WHAT IS REQUIRED → Answer with a single number, the count of lines holding the word "axes".

TASK INPUTS →

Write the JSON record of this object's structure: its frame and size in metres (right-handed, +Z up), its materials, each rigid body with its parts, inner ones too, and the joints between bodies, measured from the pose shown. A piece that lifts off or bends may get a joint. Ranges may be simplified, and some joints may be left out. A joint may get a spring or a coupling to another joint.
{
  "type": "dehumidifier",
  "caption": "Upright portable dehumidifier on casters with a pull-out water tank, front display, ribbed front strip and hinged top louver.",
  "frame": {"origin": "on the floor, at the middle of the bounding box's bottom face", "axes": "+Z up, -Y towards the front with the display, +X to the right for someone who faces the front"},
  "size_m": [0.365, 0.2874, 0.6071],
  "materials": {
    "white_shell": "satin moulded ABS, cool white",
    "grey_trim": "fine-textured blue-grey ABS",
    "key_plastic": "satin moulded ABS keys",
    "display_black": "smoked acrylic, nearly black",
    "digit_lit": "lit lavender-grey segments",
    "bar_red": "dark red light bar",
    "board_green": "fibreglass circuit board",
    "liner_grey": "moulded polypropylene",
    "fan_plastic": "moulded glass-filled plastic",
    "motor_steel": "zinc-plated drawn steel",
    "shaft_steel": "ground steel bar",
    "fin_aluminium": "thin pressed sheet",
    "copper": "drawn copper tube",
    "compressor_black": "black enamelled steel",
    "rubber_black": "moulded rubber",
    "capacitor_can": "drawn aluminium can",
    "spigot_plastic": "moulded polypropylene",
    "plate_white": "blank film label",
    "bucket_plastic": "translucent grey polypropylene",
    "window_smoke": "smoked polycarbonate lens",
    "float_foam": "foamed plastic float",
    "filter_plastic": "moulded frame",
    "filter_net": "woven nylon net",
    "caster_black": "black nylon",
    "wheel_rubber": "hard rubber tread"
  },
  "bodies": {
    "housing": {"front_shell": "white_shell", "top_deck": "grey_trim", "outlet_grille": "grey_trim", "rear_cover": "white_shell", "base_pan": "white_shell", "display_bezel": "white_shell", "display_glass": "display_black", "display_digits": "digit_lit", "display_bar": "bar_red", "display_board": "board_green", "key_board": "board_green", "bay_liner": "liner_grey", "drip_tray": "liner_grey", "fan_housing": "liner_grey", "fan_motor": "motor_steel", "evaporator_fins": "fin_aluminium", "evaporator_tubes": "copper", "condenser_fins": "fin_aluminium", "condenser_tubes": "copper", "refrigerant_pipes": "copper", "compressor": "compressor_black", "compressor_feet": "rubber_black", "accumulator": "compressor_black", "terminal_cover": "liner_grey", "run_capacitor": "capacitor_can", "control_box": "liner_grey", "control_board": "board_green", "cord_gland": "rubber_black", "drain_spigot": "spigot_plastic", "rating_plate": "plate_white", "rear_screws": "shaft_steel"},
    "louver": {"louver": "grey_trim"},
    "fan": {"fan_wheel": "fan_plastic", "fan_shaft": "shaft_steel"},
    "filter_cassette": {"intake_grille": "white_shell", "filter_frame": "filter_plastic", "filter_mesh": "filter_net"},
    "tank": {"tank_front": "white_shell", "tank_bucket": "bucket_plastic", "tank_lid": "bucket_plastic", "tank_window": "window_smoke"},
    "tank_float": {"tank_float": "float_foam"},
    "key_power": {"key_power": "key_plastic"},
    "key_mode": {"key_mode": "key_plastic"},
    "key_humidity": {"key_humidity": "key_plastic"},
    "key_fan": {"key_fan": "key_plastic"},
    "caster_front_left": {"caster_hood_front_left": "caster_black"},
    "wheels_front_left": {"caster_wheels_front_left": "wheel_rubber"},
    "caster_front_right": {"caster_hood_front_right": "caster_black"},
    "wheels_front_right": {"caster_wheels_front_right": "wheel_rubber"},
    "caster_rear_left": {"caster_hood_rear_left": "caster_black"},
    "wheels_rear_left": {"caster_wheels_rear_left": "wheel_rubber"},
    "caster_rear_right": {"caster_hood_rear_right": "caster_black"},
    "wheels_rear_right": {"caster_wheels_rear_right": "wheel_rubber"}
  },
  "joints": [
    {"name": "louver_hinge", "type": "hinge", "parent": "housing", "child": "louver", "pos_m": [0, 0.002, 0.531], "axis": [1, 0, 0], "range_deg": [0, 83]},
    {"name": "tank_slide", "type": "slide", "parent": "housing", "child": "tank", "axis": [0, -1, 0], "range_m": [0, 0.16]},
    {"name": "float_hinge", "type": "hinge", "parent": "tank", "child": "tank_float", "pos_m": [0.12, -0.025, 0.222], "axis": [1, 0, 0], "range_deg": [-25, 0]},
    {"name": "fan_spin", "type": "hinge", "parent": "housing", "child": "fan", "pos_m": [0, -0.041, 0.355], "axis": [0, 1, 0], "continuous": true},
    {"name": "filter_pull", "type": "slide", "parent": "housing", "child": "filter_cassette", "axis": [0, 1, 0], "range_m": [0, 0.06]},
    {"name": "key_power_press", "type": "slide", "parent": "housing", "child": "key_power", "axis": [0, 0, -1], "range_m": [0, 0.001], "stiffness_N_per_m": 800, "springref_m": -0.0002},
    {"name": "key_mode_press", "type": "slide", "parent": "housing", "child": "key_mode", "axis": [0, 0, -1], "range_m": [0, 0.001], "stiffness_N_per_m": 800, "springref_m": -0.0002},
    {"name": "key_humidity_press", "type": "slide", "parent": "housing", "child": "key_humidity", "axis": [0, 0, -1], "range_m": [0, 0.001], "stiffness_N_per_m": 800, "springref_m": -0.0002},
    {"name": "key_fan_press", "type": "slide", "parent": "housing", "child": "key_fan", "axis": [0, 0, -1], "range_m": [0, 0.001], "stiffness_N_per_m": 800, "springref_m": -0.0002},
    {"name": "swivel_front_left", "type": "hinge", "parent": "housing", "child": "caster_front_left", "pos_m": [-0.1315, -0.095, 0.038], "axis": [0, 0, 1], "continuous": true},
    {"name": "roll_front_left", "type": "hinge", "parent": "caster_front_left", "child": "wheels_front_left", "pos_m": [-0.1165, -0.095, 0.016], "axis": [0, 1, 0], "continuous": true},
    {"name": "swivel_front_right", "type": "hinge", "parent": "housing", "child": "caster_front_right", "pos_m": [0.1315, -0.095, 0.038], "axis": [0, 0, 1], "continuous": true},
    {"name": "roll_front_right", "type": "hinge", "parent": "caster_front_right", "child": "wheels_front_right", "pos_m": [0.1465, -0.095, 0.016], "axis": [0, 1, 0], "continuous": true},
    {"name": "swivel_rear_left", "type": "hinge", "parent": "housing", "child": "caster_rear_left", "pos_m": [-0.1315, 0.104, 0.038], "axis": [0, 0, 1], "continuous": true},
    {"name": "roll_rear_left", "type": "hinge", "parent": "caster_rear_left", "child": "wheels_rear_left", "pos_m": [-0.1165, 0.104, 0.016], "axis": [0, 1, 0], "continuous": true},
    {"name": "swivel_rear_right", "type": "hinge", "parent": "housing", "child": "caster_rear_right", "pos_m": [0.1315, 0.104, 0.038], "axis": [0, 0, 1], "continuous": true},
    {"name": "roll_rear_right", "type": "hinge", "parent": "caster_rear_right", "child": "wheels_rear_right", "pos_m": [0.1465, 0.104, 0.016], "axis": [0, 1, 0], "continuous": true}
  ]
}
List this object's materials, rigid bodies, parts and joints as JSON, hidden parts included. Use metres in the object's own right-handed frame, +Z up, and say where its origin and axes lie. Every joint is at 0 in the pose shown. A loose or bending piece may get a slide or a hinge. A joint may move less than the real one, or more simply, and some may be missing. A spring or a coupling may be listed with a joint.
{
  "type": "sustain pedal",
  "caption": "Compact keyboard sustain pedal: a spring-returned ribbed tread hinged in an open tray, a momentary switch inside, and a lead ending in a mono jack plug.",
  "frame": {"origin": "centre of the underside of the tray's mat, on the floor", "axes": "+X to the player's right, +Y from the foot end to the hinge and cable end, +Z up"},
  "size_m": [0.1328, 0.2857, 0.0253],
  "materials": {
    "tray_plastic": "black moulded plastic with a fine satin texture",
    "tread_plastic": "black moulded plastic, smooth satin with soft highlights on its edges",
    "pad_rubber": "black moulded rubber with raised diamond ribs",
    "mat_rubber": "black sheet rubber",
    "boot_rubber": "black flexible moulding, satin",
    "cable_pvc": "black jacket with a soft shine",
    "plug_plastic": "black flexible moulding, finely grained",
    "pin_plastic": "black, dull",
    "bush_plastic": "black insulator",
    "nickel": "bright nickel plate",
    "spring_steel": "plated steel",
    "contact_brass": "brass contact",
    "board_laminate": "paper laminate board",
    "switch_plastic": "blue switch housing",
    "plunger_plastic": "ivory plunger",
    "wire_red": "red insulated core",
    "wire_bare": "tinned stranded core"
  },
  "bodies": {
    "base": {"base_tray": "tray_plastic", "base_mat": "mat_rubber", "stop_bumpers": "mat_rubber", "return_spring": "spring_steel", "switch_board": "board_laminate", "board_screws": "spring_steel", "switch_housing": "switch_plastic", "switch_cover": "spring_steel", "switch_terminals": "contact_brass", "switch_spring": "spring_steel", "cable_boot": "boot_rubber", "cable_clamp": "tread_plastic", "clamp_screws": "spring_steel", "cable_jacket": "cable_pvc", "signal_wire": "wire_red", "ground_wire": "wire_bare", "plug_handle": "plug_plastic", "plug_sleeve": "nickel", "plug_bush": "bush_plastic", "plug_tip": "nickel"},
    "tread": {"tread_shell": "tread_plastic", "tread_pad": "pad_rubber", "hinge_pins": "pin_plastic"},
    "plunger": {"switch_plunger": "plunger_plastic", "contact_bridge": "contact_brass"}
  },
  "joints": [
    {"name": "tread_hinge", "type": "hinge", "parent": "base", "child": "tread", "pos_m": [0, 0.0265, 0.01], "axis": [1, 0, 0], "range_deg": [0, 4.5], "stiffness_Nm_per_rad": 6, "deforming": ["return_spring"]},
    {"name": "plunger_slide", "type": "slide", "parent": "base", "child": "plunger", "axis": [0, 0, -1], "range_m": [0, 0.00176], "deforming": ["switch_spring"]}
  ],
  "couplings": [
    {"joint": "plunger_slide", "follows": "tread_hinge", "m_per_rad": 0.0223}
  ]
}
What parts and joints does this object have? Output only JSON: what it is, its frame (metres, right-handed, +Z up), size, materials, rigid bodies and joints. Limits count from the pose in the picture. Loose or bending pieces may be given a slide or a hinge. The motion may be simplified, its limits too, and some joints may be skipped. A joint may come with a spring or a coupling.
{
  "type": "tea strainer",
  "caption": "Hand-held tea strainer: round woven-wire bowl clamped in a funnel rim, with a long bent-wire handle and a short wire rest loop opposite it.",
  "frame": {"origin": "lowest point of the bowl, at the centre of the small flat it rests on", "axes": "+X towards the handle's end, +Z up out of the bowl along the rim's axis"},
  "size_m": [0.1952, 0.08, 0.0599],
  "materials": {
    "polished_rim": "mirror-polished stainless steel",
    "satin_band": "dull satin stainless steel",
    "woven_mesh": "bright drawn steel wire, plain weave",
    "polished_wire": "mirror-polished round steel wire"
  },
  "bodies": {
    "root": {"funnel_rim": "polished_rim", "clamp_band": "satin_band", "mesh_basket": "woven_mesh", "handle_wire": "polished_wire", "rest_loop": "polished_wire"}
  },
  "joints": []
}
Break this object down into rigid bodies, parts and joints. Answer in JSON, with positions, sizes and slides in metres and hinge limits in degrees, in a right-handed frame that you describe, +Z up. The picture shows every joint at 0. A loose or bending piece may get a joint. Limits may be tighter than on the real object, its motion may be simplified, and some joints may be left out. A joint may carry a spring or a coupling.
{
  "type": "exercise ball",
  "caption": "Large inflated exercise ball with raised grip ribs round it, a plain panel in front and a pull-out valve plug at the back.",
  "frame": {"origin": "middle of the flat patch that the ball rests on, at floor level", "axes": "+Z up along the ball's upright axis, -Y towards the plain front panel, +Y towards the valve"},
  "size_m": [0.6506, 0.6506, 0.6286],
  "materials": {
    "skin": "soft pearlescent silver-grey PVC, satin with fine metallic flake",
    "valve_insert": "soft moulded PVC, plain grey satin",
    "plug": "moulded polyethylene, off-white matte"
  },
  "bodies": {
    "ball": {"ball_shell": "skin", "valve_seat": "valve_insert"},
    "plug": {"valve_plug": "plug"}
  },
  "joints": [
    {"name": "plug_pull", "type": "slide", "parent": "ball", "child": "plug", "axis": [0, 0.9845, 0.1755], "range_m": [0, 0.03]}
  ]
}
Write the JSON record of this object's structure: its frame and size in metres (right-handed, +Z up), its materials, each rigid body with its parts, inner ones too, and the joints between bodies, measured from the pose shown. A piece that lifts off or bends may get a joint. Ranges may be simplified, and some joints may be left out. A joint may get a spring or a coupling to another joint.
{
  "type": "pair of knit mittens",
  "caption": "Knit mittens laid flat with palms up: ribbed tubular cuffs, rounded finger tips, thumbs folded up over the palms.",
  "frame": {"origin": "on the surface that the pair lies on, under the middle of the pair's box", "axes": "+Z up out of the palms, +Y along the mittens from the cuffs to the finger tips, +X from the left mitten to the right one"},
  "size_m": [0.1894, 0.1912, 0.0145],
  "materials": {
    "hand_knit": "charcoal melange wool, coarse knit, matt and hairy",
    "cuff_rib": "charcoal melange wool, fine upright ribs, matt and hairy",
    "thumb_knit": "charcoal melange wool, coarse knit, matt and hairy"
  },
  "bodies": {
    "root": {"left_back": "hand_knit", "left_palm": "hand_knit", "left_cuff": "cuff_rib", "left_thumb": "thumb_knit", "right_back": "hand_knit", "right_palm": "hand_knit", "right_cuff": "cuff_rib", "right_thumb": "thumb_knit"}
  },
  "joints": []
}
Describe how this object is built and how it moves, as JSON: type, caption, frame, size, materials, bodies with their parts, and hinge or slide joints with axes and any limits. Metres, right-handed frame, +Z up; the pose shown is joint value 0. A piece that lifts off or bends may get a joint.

TASK RESULT → 7